Perl 6 will use C<$(...)> to denote an explicit scalar context
(and C<@(...)> to denote an explicit list context).
> > RFC 045: || and && should propagate result context to both
> > sides and return either a boolean value or a list, depending on
> > the context. And it will be possible to apply both contexts to
> > the first argument simultaneously. (Of course, the computer
> > actually looks at it in the boolean context first.)
> But what is the value of wantarray() or it's replacement within
> @a = function() || @b;
> is it true or what? "dual"?
Within the function call, both C<want 'LIST'> and C<want 'BOOL'> will be true.
And C<want()> without args will return C<(Inf,'LIST','RVALUE', 'BOOL')>.
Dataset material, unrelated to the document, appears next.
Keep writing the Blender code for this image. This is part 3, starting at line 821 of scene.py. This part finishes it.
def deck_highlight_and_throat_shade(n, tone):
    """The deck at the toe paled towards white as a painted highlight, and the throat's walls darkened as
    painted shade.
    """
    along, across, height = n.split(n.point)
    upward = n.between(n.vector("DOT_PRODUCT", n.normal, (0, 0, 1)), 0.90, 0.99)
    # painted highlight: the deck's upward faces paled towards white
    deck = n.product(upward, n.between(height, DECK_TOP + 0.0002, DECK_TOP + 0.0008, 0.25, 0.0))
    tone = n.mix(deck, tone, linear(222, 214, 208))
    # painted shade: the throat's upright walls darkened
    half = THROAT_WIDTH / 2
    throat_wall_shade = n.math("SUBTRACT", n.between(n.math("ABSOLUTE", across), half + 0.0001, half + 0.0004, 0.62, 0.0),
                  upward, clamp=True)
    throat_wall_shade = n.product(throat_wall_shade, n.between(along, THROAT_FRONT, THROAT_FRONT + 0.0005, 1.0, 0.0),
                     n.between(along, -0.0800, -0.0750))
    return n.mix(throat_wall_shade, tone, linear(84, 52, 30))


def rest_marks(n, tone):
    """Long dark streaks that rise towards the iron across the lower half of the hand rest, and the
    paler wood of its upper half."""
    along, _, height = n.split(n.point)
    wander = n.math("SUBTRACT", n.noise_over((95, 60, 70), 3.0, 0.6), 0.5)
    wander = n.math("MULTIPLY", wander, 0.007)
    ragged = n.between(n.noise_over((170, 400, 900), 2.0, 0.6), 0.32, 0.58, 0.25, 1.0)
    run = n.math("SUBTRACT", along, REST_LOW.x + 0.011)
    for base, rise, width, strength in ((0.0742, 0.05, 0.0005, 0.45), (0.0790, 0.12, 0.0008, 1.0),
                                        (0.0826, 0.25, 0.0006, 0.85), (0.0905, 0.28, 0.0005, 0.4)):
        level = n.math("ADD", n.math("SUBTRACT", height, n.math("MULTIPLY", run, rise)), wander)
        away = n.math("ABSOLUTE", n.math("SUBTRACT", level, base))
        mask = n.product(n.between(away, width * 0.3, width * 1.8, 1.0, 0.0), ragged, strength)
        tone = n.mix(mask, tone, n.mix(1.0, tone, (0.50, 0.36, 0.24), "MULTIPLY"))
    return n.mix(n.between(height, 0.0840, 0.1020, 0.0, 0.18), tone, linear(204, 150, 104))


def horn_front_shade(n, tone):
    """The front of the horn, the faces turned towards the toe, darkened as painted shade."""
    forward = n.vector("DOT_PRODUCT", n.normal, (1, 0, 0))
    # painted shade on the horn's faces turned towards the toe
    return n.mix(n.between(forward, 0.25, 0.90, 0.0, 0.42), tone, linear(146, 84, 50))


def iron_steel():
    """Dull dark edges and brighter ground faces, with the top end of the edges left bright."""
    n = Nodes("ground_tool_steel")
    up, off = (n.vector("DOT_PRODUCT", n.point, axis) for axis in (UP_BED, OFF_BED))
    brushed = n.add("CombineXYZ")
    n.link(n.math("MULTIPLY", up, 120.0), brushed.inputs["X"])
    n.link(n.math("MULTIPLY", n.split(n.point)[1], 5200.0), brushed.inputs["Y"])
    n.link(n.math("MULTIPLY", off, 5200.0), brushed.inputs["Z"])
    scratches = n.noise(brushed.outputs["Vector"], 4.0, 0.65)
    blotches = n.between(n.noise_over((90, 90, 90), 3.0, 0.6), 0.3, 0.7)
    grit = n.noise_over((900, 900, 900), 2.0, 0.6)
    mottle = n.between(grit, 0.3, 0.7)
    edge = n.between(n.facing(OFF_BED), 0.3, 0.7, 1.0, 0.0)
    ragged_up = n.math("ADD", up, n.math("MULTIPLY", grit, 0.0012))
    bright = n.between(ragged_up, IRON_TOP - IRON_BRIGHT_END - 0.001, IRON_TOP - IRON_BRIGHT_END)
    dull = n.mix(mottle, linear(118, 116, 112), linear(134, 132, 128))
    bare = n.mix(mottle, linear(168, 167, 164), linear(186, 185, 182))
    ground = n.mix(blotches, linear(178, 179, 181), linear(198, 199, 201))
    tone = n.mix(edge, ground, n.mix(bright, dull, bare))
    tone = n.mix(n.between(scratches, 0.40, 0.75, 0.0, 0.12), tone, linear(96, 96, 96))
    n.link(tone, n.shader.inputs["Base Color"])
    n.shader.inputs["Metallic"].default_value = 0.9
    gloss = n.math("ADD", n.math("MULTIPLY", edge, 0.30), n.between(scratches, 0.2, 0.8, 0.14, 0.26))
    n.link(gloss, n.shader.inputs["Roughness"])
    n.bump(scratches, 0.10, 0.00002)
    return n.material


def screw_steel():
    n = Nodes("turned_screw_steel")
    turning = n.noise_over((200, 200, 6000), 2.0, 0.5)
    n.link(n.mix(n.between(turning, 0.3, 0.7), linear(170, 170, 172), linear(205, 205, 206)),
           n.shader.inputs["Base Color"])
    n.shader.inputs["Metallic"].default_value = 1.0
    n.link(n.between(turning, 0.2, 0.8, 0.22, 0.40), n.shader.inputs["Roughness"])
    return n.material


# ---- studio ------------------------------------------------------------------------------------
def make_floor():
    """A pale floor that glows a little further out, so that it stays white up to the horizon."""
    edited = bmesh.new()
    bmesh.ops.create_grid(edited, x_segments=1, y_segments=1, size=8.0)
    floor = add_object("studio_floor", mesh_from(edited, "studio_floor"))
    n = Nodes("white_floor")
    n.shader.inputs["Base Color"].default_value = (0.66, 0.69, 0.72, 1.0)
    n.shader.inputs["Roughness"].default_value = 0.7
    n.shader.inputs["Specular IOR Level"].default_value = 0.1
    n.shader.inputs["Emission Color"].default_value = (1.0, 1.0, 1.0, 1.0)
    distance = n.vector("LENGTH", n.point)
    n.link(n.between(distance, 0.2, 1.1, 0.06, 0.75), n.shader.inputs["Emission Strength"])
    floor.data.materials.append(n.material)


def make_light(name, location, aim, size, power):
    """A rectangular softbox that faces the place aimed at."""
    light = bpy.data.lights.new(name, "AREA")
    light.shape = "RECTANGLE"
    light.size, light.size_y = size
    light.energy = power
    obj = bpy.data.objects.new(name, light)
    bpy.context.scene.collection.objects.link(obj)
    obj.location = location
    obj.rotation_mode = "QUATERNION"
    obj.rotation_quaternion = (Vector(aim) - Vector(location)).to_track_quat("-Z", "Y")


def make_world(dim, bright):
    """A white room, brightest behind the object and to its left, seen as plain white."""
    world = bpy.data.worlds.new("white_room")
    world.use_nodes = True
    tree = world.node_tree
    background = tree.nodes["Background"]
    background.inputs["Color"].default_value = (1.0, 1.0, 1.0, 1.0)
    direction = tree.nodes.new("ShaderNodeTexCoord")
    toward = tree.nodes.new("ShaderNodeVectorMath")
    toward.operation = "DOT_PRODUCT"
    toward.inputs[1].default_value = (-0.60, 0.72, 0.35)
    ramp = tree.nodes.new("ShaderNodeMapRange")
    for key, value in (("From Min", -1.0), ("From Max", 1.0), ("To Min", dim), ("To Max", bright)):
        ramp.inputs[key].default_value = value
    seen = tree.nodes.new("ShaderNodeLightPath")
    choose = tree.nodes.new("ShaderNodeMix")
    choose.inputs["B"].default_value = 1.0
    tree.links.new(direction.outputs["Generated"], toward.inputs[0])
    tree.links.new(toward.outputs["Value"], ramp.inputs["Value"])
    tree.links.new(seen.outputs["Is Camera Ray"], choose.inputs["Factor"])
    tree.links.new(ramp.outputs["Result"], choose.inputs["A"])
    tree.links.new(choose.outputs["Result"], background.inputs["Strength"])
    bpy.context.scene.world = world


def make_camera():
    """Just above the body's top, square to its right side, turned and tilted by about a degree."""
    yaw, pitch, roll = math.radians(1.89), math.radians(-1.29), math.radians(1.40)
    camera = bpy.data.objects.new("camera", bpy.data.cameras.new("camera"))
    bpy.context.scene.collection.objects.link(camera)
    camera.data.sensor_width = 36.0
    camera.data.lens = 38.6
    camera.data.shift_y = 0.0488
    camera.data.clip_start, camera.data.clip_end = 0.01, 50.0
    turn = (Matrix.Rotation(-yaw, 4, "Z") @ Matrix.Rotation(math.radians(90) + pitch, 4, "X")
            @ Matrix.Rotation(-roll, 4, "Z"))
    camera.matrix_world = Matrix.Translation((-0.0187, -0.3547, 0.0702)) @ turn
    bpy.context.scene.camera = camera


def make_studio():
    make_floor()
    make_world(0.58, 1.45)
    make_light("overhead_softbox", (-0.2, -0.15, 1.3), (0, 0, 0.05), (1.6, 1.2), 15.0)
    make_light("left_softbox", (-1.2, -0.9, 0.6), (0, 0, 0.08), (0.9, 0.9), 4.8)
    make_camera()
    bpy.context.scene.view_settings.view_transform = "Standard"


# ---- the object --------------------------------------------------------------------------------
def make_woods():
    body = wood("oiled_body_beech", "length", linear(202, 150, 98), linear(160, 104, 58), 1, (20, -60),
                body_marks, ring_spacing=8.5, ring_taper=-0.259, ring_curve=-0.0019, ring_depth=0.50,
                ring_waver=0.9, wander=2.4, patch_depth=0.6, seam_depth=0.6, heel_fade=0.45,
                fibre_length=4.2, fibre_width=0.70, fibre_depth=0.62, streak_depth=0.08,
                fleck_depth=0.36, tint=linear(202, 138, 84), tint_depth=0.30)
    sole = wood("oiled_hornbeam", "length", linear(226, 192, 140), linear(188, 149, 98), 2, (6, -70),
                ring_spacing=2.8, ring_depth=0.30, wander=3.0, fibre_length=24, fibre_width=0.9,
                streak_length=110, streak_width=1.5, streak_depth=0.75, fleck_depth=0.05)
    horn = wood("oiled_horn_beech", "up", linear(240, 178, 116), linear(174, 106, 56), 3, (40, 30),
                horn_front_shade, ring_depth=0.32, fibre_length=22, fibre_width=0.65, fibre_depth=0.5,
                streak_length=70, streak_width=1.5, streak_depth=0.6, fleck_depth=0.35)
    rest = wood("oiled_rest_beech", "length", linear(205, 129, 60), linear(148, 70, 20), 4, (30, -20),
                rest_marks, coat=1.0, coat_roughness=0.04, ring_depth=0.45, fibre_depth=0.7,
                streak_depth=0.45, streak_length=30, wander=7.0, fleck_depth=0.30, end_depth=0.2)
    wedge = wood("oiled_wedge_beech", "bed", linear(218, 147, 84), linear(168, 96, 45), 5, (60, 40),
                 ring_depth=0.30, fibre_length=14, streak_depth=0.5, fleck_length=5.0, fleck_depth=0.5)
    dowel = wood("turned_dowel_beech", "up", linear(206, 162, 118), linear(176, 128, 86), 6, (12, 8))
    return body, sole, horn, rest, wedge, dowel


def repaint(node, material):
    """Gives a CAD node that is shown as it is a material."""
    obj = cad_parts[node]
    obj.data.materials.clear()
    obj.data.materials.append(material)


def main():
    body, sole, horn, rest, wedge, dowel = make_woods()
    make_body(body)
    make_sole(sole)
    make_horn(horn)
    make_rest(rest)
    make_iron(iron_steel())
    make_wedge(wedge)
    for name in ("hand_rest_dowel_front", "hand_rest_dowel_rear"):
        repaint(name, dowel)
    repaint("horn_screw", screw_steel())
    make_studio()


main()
> > The only downside to that is the space between a variable name
> > and the operator is required. This is to be construed as a
> > feature.
> Hear ye, hear ye, Ming of Mongo has declared!
I really hope I'm just missing the implicit smiley there.
> NaN is NaN, not zero. Hmm. So to get perl5 semantics, one must
> do stuff like
> $X = + function();
> $X == NaN and $X = 0;
Err. What Perl 5 semantics are you trying to "get" here?
> or is NaN false?
> $X = +function() || 0;
I would imagine NaN is likely to be false.
> Or do perl5 conversion semantics apply except when you do an
> explicit unary plus?
> $X = "cheese" / 27; # $X is zero
> $Y = +"Richard M. Nixon" / 27; # $Y is NaN
No. I believe *any* failure to numerify would produce a NaN.
> And our scalar operator, such as it was, has been
> taken away. Both of them, in fact! Although the
> distinction between perl5 unary + and unary ~~ is
> very subtle -- the second puts its arg in scalar context,
> the first does not.
As I explained above, the new scalar context operator is C<$(...)>.